К своим сорока годам Богарт казался анахронизмом, обреченным быстро и тихо спиться. Но в «Высокой сьерре» (1941) Уолша гангстер, играть которого отказался Джордж Рафт, вхожий в высший бандитский свет, впервые получил право на любовь. И впервые прошептал, умирая, не жалкие мольбы о пощаде, а гордое: «свободен». Сыграв затем главных частных сыщиков «крутой школы» Сэма Спайда в «Мальтийском соколе» (1941), Джона Хьюстона и Филлипа Марлоу в «Большом сне» (1946) Говарда Хоукса, он стал воплощением нуара. Кто только с тех пор не примерял на себя его плащ и шляпу, не обезьянничал его манеры: мелкий угонщик Бельмондо, «самураи» Делона, комиссары румынской полиции Серджиу Николаску, бисексуальные киллеры Фассбиндера. Даже Юрий Соломин в «Инспекторе уголовного розыска» (1971) Суламифи Цыбульник. Всем им плащ щуплого, цыплячьегрудого Богарта был слишком велик, словно заговоренный плащ волшебника.
Не будь нуара, не было бы и Богарта? Или он сам сгустил, кристаллизовал вокруг себя дух нуара, выстроил вселенную-лабиринт, в которой только и мог раскрыться его талант? Его фигура в блестящем от дождя плаще, надвинутой на лоб шляпе, с рукой, сжимающей револьвер в кармане, – плоть от плоти портовых закоулков, тусклых тупиков и притонов. Благодаря ему нуар стал чем-то большим, чем разновидность криминального жанра. В мире, воспитанном на «серьезной» литературе, но рухнувшем в кровавый хаос, стало невыносимо говорить о морали, любви, смерти на классическом языке. Экзистенция нашла последнее убежище в «низком» жанре, трагедия притворилась триллером, трагический герой – наемным сыщиком. Скепсис и цинизм – залог свободы в мире-тюрьме, противоядие от звонких и лживых фраз.
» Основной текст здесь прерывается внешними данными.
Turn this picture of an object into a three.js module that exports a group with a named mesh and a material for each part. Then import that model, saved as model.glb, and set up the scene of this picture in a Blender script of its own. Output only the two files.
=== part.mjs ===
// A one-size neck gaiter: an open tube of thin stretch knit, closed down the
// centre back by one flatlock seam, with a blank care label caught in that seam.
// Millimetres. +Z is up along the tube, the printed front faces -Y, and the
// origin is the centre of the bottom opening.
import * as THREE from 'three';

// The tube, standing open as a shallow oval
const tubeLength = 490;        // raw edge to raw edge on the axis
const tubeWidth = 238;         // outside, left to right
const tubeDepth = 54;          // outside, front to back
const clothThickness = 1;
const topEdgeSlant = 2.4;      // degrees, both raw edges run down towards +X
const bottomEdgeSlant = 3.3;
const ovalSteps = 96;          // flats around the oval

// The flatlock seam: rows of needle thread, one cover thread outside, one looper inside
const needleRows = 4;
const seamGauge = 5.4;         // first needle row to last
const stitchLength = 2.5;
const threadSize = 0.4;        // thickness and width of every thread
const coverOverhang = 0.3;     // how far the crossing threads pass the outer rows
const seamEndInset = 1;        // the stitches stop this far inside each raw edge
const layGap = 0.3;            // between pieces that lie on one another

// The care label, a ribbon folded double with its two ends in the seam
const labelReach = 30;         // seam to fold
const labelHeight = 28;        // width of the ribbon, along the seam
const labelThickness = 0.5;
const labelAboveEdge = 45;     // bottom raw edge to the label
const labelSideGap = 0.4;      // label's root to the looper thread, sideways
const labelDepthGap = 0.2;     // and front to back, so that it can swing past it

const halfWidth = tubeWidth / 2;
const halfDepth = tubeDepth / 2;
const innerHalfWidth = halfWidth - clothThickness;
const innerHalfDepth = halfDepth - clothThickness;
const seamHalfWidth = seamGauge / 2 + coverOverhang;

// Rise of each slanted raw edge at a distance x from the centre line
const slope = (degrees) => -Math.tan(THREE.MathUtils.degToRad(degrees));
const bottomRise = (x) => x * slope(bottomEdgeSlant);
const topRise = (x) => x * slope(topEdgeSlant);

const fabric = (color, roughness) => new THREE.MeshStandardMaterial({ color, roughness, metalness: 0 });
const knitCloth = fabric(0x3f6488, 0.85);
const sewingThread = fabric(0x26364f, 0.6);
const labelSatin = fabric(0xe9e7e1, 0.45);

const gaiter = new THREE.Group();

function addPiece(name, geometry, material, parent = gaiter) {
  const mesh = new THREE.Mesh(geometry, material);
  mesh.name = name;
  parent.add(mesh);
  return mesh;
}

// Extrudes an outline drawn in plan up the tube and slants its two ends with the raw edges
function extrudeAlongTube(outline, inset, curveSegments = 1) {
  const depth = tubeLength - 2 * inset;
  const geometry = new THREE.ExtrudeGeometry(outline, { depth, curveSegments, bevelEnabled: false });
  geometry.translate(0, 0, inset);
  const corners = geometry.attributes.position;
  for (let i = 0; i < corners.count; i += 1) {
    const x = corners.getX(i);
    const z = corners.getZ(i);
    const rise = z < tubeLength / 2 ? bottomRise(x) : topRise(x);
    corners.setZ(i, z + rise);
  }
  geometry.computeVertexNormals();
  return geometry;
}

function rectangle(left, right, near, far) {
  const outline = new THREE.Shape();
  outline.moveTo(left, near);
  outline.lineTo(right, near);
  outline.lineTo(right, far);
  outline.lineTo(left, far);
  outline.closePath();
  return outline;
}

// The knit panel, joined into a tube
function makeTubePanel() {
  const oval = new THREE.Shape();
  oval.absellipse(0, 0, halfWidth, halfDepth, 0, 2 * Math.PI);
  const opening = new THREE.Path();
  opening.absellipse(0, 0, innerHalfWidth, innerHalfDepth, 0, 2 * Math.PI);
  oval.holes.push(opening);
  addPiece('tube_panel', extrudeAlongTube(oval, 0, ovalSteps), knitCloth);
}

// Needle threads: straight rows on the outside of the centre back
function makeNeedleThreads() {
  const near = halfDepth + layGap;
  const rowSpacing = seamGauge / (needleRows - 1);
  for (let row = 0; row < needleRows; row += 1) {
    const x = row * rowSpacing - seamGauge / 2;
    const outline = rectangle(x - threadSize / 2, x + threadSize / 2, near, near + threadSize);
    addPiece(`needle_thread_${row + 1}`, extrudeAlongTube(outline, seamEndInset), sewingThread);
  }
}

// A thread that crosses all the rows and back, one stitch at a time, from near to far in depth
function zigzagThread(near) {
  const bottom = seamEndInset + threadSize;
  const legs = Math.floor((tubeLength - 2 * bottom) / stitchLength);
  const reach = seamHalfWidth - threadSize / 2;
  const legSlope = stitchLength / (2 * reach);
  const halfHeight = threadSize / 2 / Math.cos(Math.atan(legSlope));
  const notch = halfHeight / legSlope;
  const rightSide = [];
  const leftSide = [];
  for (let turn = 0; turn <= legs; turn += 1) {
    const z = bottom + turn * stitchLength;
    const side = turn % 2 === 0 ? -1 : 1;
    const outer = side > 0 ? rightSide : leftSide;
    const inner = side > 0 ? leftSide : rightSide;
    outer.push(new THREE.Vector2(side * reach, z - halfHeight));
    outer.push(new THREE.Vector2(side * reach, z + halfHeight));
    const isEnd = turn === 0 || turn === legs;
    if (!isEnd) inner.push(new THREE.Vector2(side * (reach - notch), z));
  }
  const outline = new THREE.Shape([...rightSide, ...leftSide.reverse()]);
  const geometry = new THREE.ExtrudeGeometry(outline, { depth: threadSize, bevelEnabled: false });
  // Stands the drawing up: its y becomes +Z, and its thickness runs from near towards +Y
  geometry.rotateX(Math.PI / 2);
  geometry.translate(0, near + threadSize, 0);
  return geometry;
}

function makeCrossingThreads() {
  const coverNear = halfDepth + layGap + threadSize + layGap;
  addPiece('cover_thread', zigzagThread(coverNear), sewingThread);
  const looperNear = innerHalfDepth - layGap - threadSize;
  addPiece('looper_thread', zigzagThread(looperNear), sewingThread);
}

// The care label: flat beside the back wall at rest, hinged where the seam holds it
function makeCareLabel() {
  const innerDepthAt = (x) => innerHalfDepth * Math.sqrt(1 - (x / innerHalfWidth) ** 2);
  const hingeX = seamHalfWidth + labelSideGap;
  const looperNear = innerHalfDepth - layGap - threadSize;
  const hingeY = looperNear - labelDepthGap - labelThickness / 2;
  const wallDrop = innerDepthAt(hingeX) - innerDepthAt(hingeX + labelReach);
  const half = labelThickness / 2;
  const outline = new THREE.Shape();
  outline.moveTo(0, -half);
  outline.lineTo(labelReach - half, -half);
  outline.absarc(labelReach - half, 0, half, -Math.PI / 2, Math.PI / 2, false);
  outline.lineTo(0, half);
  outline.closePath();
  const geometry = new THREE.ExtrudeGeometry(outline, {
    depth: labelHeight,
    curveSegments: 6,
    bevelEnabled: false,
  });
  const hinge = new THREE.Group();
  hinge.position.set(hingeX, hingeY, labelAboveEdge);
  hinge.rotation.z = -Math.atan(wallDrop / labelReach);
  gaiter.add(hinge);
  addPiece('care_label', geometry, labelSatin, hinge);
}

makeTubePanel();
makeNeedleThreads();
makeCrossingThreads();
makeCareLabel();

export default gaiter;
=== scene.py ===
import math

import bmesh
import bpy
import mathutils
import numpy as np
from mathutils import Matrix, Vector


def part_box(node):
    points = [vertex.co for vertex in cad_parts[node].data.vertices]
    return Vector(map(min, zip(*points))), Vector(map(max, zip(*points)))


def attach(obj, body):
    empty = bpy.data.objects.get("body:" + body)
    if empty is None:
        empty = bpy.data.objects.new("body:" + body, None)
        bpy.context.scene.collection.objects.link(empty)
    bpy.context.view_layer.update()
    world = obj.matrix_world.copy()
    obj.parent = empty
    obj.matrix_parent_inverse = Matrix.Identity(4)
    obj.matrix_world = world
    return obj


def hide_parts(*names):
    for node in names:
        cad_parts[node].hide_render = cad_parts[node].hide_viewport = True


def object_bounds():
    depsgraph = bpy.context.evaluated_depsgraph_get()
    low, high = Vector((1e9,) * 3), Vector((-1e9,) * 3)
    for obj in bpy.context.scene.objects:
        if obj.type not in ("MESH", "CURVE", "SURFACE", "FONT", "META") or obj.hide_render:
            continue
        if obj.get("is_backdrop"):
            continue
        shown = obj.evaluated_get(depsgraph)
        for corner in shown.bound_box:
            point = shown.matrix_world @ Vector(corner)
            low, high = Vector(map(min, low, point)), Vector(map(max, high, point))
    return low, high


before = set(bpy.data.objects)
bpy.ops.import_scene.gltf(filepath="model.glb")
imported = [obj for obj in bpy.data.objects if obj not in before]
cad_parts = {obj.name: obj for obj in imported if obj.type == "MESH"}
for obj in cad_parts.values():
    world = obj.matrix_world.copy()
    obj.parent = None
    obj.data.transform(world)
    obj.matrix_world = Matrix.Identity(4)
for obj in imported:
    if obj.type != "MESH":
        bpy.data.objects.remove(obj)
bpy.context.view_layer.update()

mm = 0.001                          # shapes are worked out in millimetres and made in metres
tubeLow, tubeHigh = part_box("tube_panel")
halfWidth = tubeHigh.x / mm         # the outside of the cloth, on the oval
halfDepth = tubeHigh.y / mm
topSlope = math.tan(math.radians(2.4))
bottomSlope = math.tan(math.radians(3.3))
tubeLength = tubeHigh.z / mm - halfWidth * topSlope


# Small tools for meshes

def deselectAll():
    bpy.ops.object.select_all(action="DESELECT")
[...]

Герои Богарта, начиная с «Касабланки» (1942) Кертица, – «летучие голландцы», проигравшие все войны солдаты разбитой армии, идеалисты, раненные утратой иллюзий так тяжело, что вообще зареклись иметь идеалы. Но в решающую минуту они, не стерев кривой усмешки, хлебнув на посошок виски, вступали в бой. Кабатчик Рик спасал лидера Сопротивления, укравшего у него любимую. Чарли из «Африканской королевы» (1951) Хьюстона – еще вроде бы моряк, но уже почти провонявший самогоном бич – вступал в бой с немецкой канонеркой в излучине Конго. Поддельный священник, отец О’Ши из «Шуйцы Господней» (Эдвард Дмитрык, 1955), ставил на кон, играя в кости с китайским полевым командиром, свою жизнь ради спасения крестьян. Продавшийся воротилам договорных боксерских поединков, безработный журналист в «Тем тяжелее падение» (Марк Робсон, 1956) отдавал все свои деньги искалеченному и опозоренному боксеру-бездарю и возвращался к пишущей машинке, чтоб разоблачить вчерашних работодателей.